Yeah, though the creator wrote Fury Road and Furiosa together, and debated which to make first. So it's possible you could see Furiosa first and then Fury Road (the chronological order) and it might still work? Though the end credits of Furiosa show clips from Fury Road so maybe not ideal.
 

Johnny Unusual

(He/Him)
Me and friends decided to do a scary movie double bill last night. Barbarian is a fun ride. It's at its most scary when in act one before anything scary happens but that's me and anticipation. Then it goes to some wonderfully wild places. Definitely a movie to check out knowing little if possible but I will say I love every time it changed gears. Late Night with the Devil is not as good but I do give it a soft recommendation. It's a real slow burn and a few of the effects kind of make the tone a bit cheesier but overall it's a good watch and goes to some good places. The best part is in the middle when one of the guests just won't stop staring into camera and seems to know exactly which camera to look at.
 

Violentvixen

(She/Her)
Yeah, though the creator wrote Fury Road and Furiosa together, and debated which to make first.
Oh dang, I did not know that!

My mom, who doesn't know what Mad Max is and hasn't seen Fury Road is curious about the Furiosa movie. I'm wary because this style of movie (any sort of popular action blockbuster) is something she normally hates.

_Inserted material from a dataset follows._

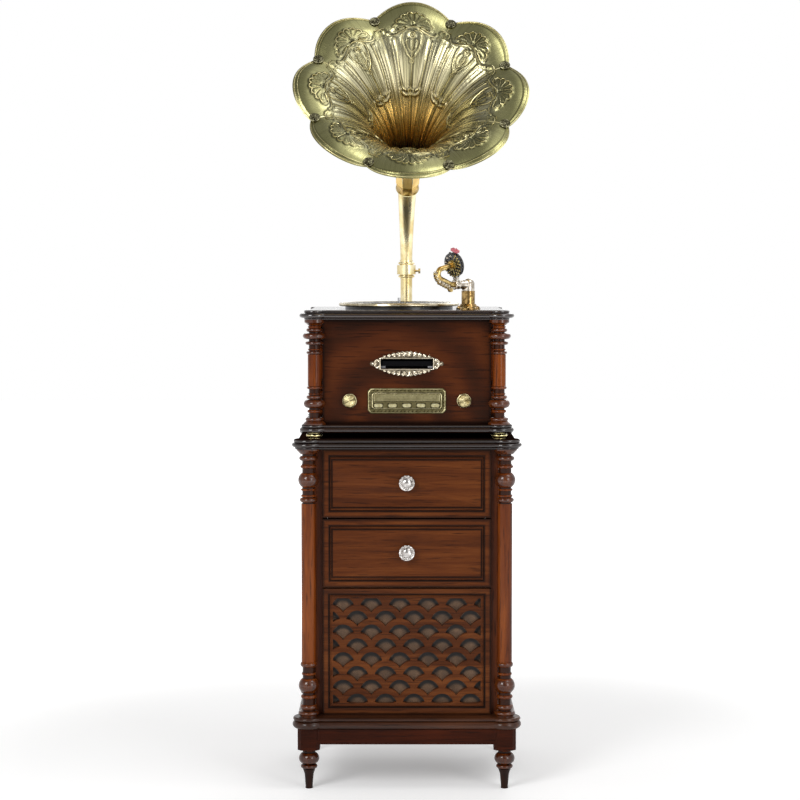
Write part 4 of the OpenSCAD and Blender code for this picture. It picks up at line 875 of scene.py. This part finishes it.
        # the socket's top edge stands in the bell's thickness, so that no light comes through between them
        socket = turned_shape([(24.5, 3.6), (29.6, 3.6), (30.2, 4.4), (30.2, 31), (30.4, 33), (30.4, 36.2),
                               (29.6, 36.2), (29.6, 33.6), (24.5, 33.6), (24.5, 3.6)],
                              want.petals, carry @ turned(SEAM))
        place_piece("horn_socket", socket, "horn", metal(
            "socket_brass", (206, 170, 76), (140, 106, 36), 0.3, 0.6, 1.5))
        lip = turned_shape([(25, 0.6), (28.4, 1.2), (29.4, 2.4), (28.4, 3.5), (25, 3.5), (25, 0.6)], 64,
                           carry)
        place_piece("horn_socket_ring", lip, "horn", raised_brass)

        gold = metal("polished_brass", (248, 236, 194), (214, 192, 132), 0.3, 0.6, 0.5)
        eased("horn_elbow", gold, 0)
        for node in ("horn_tube", "horn_collar"):
            painted(node, gold)
        return {"FINISHED"}

    @staticmethod
    def bell_finish():
        """Brass that turns from a throat painted nearly black as shade over orange gold to an olive lip,
        brushed lengthwise, with painted shade on the middles of the petals and beside the raised lines.

        u counts half petals round the horn, and v is the share of its length."""
        made = Finish("horn_brass")
        u, v = made.axes("xy", made.node("ShaderNodeUVMap", {"uv_map": "petal"}))
        streak = made.noise(made.flat(u * 22.0, v * 0.7), 3.0, 0.6)
        hair = made.noise(made.flat(u * 130.0, v * 3.0), 3.0, 0.6)
        cloud = made.noise(14, 4.0, 0.55, 0.5)
        # the ramp's nearly black start is painted shade deep in the throat
        colour = made.ramp(v + (streak - 0.5) * 0.1, [
            (0.0, (0.02, 0.01, 0.004, 1)), (0.09, (0.26, 0.14, 0.045, 1)), (0.2, (1.0, 0.66, 0.25, 1)),
            (0.36, (0.98, 0.78, 0.42, 1)), (0.5, (0.8, 0.72, 0.46, 1)), (0.72, (0.62, 0.59, 0.38, 1)),
            (0.82, (0.43, 0.41, 0.2, 1)), (1.0, (0.38, 0.37, 0.16, 1))])
        # painted shade on the middle of each petal, between lighter flanks
        side = abs((u + 1.0) % 2.0 - 1.0)
        low, high = made.fade(v, 0.34, 0.5), made.fade(v, 0.66, 0.78, 1.0, 0.0)
        middle = made.fade(side, 0.12, 0.6, 0.55, 0.0)
        colour = made.blend(low * high * middle, colour, (0.2, 0.19, 0.085, 1))
        drawn = made.fade(v, 0.66, 0.8, 0.84, 0.2)
        colour = made.blend(made.fade(streak, 0.44, 0.6) * drawn, colour, (0.1, 0.082, 0.036, 1))
        colour = made.blend(made.fade(cloud, 0.45, 0.75, 0.0, 0.2), colour, (0.24, 0.24, 0.11, 1))
        # painted shade beside the raised lines, carried by the mesh
        worn = made.node("ShaderNodeAttribute", {"attribute_name": "patina"}, output="Fac")
        colour = made.blend(worn * 0.9, colour, (0.03, 0.026, 0.01, 1))
        return made.surface(
            Base_Color=colour, Metallic=1.0, Roughness=made.fade(streak, 0.3, 0.7, 0.2, 0.3),
            Normal=made.bump(hair * 0.6 + streak * 0.4, 0.5 * MM, 0.4))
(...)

I'd be curious if anyone could comment on the amount of violence in Furiosa compared to Fury Road? I think the amount of violence in Fury Road is the most she could handle, but I'd also like to know if this film ups the types of violence specifically against women (the scene with the baby being cut out of the dead body is one I don't think she'll be able to handle). If they went the usual stupid hollywood way and have (content warning, but I can't warn without saying what it is) rape as part of her origin story I'm going to be so damned disappointed.
 

Sarcasmorator

Same as I ever was
(He/him)
Oh dang, I did not know that!

My mom, who doesn't know what Mad Max is and hasn't seen Fury Road is curious about the Furiosa movie. I'm wary because this style of movie (any sort of popular action blockbuster) is something she normally hates.

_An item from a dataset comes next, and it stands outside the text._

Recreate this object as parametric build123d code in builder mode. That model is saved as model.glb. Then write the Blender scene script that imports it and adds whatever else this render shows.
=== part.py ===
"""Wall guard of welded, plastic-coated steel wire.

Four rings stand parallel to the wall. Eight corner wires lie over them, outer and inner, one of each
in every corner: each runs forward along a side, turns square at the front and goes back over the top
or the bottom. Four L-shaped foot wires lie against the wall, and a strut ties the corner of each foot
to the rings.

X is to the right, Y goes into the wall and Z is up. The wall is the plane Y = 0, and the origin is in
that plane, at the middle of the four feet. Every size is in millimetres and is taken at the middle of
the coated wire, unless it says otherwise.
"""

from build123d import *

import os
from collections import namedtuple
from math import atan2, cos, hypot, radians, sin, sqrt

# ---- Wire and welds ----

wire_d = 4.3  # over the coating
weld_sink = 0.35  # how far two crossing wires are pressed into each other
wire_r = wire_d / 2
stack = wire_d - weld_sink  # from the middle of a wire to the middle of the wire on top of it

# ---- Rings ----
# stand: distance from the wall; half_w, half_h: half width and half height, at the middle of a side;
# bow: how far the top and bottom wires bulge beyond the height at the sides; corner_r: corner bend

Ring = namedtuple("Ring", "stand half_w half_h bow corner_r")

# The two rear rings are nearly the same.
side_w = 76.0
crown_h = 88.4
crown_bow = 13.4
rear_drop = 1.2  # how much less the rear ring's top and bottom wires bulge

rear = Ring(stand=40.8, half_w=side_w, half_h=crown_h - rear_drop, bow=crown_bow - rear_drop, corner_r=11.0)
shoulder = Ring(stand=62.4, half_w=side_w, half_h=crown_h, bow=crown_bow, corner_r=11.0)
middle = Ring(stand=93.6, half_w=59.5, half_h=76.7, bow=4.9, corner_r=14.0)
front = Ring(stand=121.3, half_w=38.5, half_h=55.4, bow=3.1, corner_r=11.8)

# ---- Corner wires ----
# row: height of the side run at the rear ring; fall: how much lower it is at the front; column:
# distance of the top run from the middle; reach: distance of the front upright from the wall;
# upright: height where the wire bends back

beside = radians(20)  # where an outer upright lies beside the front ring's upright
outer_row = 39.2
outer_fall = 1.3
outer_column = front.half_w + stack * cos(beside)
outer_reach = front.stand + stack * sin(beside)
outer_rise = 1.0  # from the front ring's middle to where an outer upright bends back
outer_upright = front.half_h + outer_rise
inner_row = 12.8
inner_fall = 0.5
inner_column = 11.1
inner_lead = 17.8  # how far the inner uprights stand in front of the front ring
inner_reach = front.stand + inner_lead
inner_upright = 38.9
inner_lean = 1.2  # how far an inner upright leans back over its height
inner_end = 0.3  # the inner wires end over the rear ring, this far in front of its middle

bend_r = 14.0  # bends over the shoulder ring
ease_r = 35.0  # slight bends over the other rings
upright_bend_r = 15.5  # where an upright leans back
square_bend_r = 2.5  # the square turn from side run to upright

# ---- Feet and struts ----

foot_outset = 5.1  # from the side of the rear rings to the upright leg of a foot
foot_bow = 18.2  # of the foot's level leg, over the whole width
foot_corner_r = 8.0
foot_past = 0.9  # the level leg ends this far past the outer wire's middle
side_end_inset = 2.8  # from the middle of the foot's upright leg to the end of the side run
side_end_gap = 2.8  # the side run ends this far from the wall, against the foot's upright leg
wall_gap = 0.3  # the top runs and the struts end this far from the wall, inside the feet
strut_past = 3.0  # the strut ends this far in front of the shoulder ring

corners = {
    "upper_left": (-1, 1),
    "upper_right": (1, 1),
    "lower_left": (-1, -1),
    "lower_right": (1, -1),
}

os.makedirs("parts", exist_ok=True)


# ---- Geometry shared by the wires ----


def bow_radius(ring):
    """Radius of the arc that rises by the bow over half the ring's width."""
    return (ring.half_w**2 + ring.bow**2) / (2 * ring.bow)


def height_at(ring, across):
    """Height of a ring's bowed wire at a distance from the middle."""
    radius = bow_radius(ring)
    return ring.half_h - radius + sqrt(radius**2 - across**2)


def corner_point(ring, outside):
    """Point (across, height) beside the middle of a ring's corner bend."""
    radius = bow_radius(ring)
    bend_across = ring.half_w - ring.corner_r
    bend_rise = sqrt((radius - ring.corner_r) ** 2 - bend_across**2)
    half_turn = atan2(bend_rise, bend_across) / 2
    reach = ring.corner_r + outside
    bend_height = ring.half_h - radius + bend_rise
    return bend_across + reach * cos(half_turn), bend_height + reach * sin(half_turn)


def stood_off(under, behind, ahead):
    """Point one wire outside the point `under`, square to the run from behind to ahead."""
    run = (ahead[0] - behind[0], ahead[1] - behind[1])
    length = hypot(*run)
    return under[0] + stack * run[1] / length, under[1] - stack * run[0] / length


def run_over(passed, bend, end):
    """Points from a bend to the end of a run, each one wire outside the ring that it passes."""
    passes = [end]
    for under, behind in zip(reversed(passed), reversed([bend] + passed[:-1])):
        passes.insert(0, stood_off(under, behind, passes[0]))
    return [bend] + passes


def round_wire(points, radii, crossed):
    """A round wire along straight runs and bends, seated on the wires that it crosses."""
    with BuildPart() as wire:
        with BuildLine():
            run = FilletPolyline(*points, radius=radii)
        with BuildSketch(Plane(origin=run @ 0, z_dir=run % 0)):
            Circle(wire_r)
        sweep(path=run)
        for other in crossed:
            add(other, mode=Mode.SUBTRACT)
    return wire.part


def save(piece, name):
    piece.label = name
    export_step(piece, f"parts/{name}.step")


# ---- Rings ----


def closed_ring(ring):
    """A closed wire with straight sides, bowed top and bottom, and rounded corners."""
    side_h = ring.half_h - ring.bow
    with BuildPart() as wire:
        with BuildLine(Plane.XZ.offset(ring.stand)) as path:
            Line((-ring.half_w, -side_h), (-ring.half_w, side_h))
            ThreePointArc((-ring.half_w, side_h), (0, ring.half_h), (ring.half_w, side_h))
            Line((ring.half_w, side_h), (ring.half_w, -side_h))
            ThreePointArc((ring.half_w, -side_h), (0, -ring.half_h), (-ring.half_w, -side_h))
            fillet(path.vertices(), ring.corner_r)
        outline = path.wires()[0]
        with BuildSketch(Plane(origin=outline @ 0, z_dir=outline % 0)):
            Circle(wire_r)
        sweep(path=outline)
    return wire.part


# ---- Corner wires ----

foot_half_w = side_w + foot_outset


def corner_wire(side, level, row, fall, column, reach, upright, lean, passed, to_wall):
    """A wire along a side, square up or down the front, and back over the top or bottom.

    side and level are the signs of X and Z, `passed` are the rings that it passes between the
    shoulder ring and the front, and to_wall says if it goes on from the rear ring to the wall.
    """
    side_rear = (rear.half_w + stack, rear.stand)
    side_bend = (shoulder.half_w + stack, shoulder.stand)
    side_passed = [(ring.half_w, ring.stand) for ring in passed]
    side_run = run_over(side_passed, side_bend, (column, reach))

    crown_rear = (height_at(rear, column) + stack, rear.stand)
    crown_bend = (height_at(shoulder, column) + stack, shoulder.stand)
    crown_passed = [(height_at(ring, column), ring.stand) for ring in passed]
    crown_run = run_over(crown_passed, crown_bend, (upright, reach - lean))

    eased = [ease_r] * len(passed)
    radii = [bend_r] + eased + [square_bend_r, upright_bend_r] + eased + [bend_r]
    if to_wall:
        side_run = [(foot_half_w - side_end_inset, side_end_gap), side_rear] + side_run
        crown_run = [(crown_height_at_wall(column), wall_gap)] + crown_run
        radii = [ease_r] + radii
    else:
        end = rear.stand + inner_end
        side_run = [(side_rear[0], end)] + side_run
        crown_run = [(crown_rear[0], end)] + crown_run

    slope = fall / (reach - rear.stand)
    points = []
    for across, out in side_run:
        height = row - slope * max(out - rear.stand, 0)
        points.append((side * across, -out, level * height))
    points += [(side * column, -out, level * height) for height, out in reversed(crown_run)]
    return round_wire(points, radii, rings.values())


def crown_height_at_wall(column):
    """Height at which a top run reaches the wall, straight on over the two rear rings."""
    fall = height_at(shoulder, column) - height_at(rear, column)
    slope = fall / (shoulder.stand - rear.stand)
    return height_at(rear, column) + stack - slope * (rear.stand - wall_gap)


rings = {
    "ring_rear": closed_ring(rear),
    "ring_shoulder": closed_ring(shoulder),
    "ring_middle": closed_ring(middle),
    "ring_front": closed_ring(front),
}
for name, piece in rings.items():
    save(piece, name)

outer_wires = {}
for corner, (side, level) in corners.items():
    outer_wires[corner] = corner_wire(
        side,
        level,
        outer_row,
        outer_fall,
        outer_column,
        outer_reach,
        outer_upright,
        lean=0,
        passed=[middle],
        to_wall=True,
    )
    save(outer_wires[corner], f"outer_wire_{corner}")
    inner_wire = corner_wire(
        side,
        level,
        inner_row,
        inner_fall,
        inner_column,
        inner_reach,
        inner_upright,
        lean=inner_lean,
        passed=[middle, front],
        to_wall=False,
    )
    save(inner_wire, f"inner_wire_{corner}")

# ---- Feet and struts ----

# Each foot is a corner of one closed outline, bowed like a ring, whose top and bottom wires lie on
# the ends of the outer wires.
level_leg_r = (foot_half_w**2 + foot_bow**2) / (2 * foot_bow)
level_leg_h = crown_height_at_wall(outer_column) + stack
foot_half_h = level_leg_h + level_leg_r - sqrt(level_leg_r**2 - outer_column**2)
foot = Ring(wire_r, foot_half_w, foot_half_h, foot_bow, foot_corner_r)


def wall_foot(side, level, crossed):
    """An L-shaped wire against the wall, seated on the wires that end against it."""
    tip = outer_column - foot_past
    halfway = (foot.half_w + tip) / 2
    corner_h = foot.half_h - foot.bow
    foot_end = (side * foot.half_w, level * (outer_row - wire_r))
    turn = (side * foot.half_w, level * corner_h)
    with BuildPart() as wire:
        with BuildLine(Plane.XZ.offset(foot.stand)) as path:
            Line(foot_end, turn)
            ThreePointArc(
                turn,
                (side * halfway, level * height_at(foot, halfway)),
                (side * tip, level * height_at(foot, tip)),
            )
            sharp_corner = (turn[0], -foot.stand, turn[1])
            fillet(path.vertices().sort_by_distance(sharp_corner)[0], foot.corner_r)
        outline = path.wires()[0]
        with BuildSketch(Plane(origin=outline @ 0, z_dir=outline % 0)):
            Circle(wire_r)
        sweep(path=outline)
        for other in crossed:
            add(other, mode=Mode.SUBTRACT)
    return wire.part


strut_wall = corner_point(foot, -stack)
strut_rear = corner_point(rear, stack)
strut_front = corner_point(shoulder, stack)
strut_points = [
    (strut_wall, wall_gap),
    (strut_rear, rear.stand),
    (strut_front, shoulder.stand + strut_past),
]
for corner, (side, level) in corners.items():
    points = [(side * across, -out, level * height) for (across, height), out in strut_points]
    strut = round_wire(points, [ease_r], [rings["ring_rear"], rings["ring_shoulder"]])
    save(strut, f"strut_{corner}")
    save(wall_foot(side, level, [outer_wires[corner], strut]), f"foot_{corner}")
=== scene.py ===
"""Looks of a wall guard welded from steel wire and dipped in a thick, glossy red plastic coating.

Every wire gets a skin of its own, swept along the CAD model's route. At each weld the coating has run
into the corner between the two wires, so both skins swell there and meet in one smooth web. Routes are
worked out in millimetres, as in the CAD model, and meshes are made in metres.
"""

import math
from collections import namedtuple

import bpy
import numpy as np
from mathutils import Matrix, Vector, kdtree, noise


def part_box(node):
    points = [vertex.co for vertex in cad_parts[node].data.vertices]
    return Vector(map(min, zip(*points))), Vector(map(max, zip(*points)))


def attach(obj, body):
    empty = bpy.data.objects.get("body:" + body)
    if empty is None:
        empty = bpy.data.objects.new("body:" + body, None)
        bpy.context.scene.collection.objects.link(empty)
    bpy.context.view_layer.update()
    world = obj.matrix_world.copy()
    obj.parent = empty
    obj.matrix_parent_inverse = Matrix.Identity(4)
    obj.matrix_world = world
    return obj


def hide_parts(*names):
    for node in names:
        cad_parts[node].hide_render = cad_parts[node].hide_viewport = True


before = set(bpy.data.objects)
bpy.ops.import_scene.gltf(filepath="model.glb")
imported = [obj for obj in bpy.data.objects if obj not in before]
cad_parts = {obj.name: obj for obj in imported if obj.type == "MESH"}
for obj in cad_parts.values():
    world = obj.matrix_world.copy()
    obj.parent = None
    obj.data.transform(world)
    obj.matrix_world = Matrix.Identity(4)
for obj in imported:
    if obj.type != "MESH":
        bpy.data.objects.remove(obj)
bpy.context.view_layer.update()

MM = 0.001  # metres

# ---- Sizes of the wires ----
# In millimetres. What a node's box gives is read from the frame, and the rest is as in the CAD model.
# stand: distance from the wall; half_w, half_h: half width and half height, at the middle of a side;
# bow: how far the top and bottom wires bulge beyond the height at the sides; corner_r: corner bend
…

I'd be curious if anyone could comment on the amount of violence in Furiosa compared to Fury Road? I think the amount of violence in Fury Road is the most she could handle, but I'd also like to know if this film ups the types of violence specifically against women (the scene with the baby being cut out of the dead body is one I don't think she'll be able to handle). If they went the usual stupid hollywood way and have (content warning, but I can't warn without saying what it is) rape as part of her origin story I'm going to be so damned disappointed.
Furiosa is a bit of a rough watch in spots. The movie has a tendency to pull back from some action scenes or obscure things or point the camera away at key moments so you don't actually have to SEE the worst of what you can imagine (an interesting thing to do in itself, because you don't often see what would be a bravura action scene from 300 yards away, barely able to hear the carnage). The action scenes don't quite hit the heights that Fury Road's do, and there isn't actually a lot of explicit blood or gore (a lot of people blown up or burning or pulled under wheels, but not eviscerated or bleeding out or that sort of thing, mostly).

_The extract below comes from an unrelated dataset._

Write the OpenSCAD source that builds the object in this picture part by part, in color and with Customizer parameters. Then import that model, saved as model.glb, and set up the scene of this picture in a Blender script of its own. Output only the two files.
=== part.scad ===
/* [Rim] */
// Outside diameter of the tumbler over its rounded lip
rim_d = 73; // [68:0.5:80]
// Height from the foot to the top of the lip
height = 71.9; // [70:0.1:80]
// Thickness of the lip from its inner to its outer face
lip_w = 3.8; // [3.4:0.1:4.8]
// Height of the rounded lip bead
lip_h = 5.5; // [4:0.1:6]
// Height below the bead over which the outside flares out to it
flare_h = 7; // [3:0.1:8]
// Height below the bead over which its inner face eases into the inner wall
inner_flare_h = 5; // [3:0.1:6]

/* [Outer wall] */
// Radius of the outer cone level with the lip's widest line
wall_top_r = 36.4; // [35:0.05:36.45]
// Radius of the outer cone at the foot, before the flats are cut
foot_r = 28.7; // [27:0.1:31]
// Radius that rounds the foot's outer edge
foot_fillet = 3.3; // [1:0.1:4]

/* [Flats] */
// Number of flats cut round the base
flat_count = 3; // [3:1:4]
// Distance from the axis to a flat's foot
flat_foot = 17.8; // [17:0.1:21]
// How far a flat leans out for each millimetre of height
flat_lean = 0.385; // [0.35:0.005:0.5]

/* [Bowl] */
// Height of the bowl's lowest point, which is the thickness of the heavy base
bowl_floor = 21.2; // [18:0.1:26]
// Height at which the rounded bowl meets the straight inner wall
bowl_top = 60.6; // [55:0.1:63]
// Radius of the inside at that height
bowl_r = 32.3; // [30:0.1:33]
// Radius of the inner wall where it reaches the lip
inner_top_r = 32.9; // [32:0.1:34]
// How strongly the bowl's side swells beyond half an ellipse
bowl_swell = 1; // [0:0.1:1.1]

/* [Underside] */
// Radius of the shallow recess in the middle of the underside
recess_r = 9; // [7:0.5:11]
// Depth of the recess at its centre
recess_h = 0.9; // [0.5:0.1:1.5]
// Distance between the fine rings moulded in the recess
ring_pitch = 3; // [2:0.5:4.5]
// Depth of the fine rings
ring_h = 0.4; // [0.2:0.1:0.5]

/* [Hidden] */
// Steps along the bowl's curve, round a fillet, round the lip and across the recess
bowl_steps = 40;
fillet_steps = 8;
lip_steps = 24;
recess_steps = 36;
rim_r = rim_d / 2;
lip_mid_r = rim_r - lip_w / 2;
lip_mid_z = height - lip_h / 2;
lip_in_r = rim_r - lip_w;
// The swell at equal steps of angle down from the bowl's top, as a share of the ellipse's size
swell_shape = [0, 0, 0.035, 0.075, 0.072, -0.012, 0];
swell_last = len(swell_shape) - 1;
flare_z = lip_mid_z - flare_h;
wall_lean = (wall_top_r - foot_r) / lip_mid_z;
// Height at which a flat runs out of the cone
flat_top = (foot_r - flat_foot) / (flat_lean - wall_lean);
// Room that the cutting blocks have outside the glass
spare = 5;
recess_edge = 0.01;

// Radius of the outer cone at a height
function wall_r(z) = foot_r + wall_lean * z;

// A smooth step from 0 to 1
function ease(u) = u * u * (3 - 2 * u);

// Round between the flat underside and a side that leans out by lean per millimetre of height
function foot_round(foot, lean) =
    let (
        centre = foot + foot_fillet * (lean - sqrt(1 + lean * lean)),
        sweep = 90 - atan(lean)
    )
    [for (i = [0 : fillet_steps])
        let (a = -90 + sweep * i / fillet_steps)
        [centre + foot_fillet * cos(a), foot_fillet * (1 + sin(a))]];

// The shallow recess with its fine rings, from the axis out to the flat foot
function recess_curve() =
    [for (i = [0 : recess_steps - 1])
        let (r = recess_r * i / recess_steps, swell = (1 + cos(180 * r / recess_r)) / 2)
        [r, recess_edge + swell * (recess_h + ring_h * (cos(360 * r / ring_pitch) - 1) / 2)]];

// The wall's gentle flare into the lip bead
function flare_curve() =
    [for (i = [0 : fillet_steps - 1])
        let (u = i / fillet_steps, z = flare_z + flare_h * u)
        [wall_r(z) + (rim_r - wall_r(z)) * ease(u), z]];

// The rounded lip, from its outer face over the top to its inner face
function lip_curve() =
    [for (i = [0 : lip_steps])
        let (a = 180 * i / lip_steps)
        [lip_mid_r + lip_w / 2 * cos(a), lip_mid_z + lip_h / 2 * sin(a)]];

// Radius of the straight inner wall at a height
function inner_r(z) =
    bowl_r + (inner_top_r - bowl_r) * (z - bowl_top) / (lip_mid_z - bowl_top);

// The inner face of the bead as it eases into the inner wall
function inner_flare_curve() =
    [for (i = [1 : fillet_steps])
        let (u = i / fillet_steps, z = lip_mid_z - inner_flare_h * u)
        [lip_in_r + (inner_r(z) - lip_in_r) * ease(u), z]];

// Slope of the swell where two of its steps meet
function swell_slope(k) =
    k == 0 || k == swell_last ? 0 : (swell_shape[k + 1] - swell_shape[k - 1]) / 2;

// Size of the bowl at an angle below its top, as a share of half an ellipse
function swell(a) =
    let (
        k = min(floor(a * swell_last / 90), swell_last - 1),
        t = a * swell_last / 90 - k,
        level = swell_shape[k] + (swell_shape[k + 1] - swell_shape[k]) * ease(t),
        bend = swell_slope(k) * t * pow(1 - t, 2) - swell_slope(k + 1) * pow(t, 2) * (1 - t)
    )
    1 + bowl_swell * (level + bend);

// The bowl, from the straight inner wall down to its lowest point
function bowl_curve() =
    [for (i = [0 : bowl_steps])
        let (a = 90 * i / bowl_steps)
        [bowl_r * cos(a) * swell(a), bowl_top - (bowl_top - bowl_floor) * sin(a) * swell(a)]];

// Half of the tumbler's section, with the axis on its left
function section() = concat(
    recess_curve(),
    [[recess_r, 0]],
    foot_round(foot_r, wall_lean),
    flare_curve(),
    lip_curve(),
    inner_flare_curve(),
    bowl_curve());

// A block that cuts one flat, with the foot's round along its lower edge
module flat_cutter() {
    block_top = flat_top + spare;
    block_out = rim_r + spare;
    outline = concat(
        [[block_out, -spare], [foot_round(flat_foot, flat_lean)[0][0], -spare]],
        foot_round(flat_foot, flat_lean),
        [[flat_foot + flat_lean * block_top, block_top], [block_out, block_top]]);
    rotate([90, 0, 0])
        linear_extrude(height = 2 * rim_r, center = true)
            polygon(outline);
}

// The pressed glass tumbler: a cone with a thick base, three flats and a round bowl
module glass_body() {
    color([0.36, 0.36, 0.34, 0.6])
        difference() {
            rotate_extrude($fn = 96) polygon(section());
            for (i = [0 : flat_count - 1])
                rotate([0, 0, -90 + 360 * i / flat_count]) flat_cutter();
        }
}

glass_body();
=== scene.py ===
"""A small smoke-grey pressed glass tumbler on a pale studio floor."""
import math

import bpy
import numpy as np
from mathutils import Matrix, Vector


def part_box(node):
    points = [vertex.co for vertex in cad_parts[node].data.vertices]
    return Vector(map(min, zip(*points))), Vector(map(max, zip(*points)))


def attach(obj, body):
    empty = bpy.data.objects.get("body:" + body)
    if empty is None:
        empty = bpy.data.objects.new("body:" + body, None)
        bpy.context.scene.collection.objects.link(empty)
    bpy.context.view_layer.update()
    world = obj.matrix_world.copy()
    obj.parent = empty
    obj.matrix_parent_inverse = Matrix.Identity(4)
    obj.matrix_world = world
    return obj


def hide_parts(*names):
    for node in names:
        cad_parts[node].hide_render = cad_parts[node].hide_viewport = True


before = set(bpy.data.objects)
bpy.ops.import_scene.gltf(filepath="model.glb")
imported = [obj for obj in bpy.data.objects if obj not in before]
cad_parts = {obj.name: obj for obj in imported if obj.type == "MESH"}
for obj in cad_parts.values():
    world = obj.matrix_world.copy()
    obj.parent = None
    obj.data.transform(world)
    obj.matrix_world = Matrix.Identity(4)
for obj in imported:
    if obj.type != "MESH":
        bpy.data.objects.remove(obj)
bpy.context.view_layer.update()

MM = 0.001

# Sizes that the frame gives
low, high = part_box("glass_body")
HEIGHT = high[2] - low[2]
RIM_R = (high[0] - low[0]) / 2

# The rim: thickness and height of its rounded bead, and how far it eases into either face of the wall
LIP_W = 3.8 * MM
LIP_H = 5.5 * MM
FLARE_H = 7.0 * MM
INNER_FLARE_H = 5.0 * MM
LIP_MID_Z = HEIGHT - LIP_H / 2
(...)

So it's less in-your-face in some ways, but we've all seen Seven, right? Sometimes not seeing what's in the box lets your mind fill in worse. Thematically it's darker, there's almost no levity (compared to the spare-but-there comic relief of FR) and it is not, ultimately, a hopeful story. It leaves what hope there is in that world to Fury Road. So between the two, I'd definitely suggest trying that one first.
 

Violentvixen

(She/Her)
If you want to know about any possible triggers in a film, Does the Dog Die is the best place to find out
I feel silly, but I legitimately thought that site was only about animal deaths, I had no idea you could look up other things, I'll be bookmarking this.

Furiosa is a bit of a rough watch in spots. The movie has a tendency to pull back from some action scenes or obscure things or point the camera away at key moments so you don't actually have to SEE the worst of what you can imagine (an interesting thing to do in itself, because you don't often see what would be a bravura action scene from 300 yards away, barely able to hear the carnage). The action scenes don't quite hit the heights that Fury Road's do, and there isn't actually a lot of explicit blood or gore (a lot of people blown up or burning or pulled under wheels, but not eviscerated or bleeding out or that sort of thing, mostly).

So it's less in-your-face in some ways, but we've all seen Seven, right? Sometimes not seeing what's in the box lets your mind fill in worse. Thematically it's darker, there's almost no levity (compared to the spare-but-there comic relief of FR) and it is not, ultimately, a hopeful story. It leaves what hope there is in that world to Fury Road. So between the two, I'd definitely suggest trying that one first.
This is helpful, thanks! I haven't seen Seven but have heard of it. I'll stick with suggesting she watch Fury Road first and go from there.
 

Octopus Prime

Mysterious Contraption
(He/Him)
The dead baby scene is maybe the roughest the movie gets. as noted, a lot of the other violence is either implied or kinda off screen.

That being said there’s a lot of violence that’s implied or somewhat off screen.